Around 1000 CE, after the Norman conquest, the name was shortened to York. That has no meaning in English, other than the place name and its derivatives. Fundamentally, it’s no more or less English than Matravers.
louthy•1mo ago
Then I read the history on wikipedia:
The name was recorded as Werchesworde in the Domesday Book of 1086 A.D. Outlying farms (berewicks) were Cromford, Middleton, Hopton, Wellesdene [sic], Carsington, Kirk Ireton and Callow. It gave its name to the earlier Wirksworth wapentake or hundred. The Survey of English Place-Names records Wyrcesuuyrthe in 835, Werchesworde in 1086, and Wirksworth(e) in 1536.
The toponym might be "Weorc's enclosure", or "fortified enclosure".
I just love how place names in the UK have evolved.
[1] https://en.wikipedia.org/wiki/Wirksworth
[2] https://en.wikipedia.org/wiki/Cromford_Mill
antonvs•1mo ago
> I've just bought a house in Alderwasley in Derbyshire
Congratulations! A quick check of the map shows you're right near Whatstandwell, Nether Heague, Shottle, Hognaston, and of course Knockerdown.
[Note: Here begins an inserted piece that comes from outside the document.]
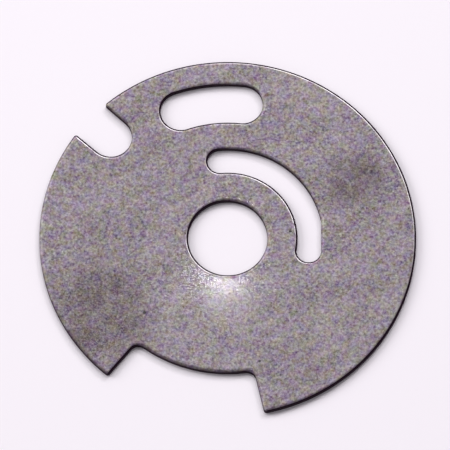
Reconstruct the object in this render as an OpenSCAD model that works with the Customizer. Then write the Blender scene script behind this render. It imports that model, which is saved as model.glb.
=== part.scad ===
// Restrictor washer: a flat stamped steel disc with a central bore, a wide slot near the rim,
// a narrow slot curved round the bore, a round-bottomed notch and a wide shallow notch in the rim.
// The edges of its upper face are rolled, as the punch leaves them.
// It lies on its lower face. The origin is the bore's axis at that face, and +Z is along the bore.
// Angles are counted from +X towards +Y.

/* [Disc] */
// Outside diameter of the disc
disc_d = 60.3; // [60:0.1:70]
// Thickness of the sheet
sheet_t = 1; // [0.5:0.1:3]
// Diameter of the central bore
bore_d = 12.7; // [4:0.1:18]

/* [Rolled edges] */
// Width of the rolled edge that the punch leaves along each wall of the upper face
roll_w = 0.6; // [0.4:0.05:0.8]
// Depth of the rolled edge at the wall
roll_d = 0.12; // [0.1:0.01:0.2]

/* [Wide slot] */
// Radius of the wide slot's centre line about the bore
wide_slot_r = 23; // [20:0.1:25]
// Width of the wide slot
wide_slot_w = 6.5; // [2:0.1:8]
// Angle of the middle of the wide slot
wide_slot_mid = 96.6; // [90:0.1:104]
// Angle between the centres of its two round ends
wide_slot_span = 25; // [10:0.1:36]

/* [Narrow slot] */
// Radius of the narrow slot's centre line about the bore
narrow_slot_r = 13.2; // [12:0.1:15]
// Width of the narrow slot
narrow_slot_w = 4.05; // [2:0.05:5]
// Angle of the centre of its round end at the top
narrow_slot_start = 95.3; // [60:0.1:130]
// Angle at which the curved run turns into the straight run
narrow_slot_bend = 11; // [6:0.5:30]
// Length of the straight run to the centre of its round end
narrow_slot_straight = 4.65; // [1:0.1:9]
// Radius that rounds the outer wall at the bend
narrow_slot_blend = 3; // [1:0.5:5]

/* [Round-bottomed notch] */
// Radius at which the centre of the round bottom lies
u_notch_r = 25.5; // [23:0.1:27]
// Angle at which it lies
u_notch_mid = 137.3; // [132:0.1:142]
// Lean of the notch off the radius
u_notch_lean = 0.9; // [-6:0.1:6]
// Width of the notch at its round bottom
u_notch_w = 6.75; // [2:0.05:8]
// Angle by which each side opens towards the rim
u_notch_flare = 0.7; // [0:0.1:8]
// Radius of the corners at the mouth
u_notch_corner = 0.4; // [0.1:0.05:1]

/* [Wide notch] */
// Radius of the notch's floor about the bore
wide_notch_r = 22.9; // [19:0.1:27]
// Angle at which the left side meets the rim
wide_notch_start = 230.6; // [215:0.1:240]
// Angle at which the right side meets the rim
wide_notch_end = 281.2; // [265:0.1:295]
// Lean of the left side off the radius
wide_notch_lean_start = -0.5; // [-10:0.5:10]
// Lean of the right side off the radius
wide_notch_lean_end = 2; // [-10:0.5:10]
// Radius of the corners between floor and sides
wide_notch_fillet = 1.5; // [0.5:0.1:2]
// Radius of the corners at the rim
wide_notch_corner = 0.5; // [0.1:0.05:1]

/* [Hidden] */
$fn = 128;
disc_r = disc_d / 2;
bore_r = bore_d / 2;
// How far a cut runs past the surface that it opens
past = 3;
// Round ends and fillets are this much larger than tangent, so that their edges cross cleanly
bite = 0.005;
// Angle by which a round end laps over the run that it closes
lap = 1;
// How many radii a corner's waste reaches from the centre of its rounding
corner_reach = 1.6;

// A point at radius r and angle a about the bore
function polar(r, a) = [r * cos(a), r * sin(a)];

// Angle of the point at radius r that lies at the distance off to the left of the ray at angle dir
function angle_beside(r, off, dir) = dir + asin(off / r);

// A round end of radius r about c on the left of the direction dir, which laps over the run that it closes
module round_end(c, r, dir) {
    translate(c) rotate(dir) intersection() {
        circle(r = r + bite);
        translate([-2 * r, -r * sin(lap)]) square([4 * r, 2 * r]);
    }
}

// What a corner loses when it is rounded: the part outside a circle of radius r about c, towards the
// corner between the directions a and b
module corner_waste(c, r, a, b) {
    reach = r * corner_reach;
    difference() {
        polygon([c, c + polar(reach, a), c + polar(reach, a) + polar(reach, b), c + polar(reach, b)]);
        translate(c) circle(r = r + bite);
    }
}

// Radii of the wide slot's curved walls, and the angles of the centres of its round ends
wide_slot_in_r = wide_slot_r - wide_slot_w / 2;
wide_slot_out_r = wide_slot_r + wide_slot_w / 2;
wide_slot_from = wide_slot_mid - wide_slot_span / 2;
wide_slot_to = wide_slot_mid + wide_slot_span / 2;

module wide_slot() {
    intersection() {
        difference() {
            circle(r = wide_slot_out_r);
            circle(r = wide_slot_in_r);
        }
        polygon([[0, 0], polar(2 * disc_r, wide_slot_from), polar(2 * disc_r, wide_slot_to)]);
    }
    round_end(polar(wide_slot_r, wide_slot_from), wide_slot_w / 2, wide_slot_from + 180);
    round_end(polar(wide_slot_r, wide_slot_to), wide_slot_w / 2, wide_slot_to);
}

// Radii of the narrow slot's curved walls, and how far its straight walls lie from the Y axis
narrow_slot_in_r = narrow_slot_r - narrow_slot_w / 2;
narrow_slot_out_r = narrow_slot_r + narrow_slot_w / 2;
narrow_slot_in_x = narrow_slot_in_r * cos(narrow_slot_bend);
narrow_slot_out_x = narrow_slot_out_r * cos(narrow_slot_bend);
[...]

It all makes Tolkien and Pratchett seem a bit unimaginative!
jaapz•1mo ago
Some dude name Weorc built a small fortified homestead somewhere ages back, and here we are still using his name to refer to that same place
It really blows my mind
MangoToupe•1mo ago
Are we speaking another language? C'mon, this isn't obvious at all.
> but Matravers is a very strange non-English sounding name, and indeed according to Wikipedia it's from French
Duh? Was "vers" not a major clue?
...what kind of language education did you receive? I was taught english, french, and latin. Were you taught german or dutch by any chance?
dave1010uk•1mo ago
https://en.wikipedia.org/wiki/Dancing_Ledge
The quarry caves at Winspit are worth an explore if you're in the area - they've been used in the set for Dr Who, Blake's 7 and Andor.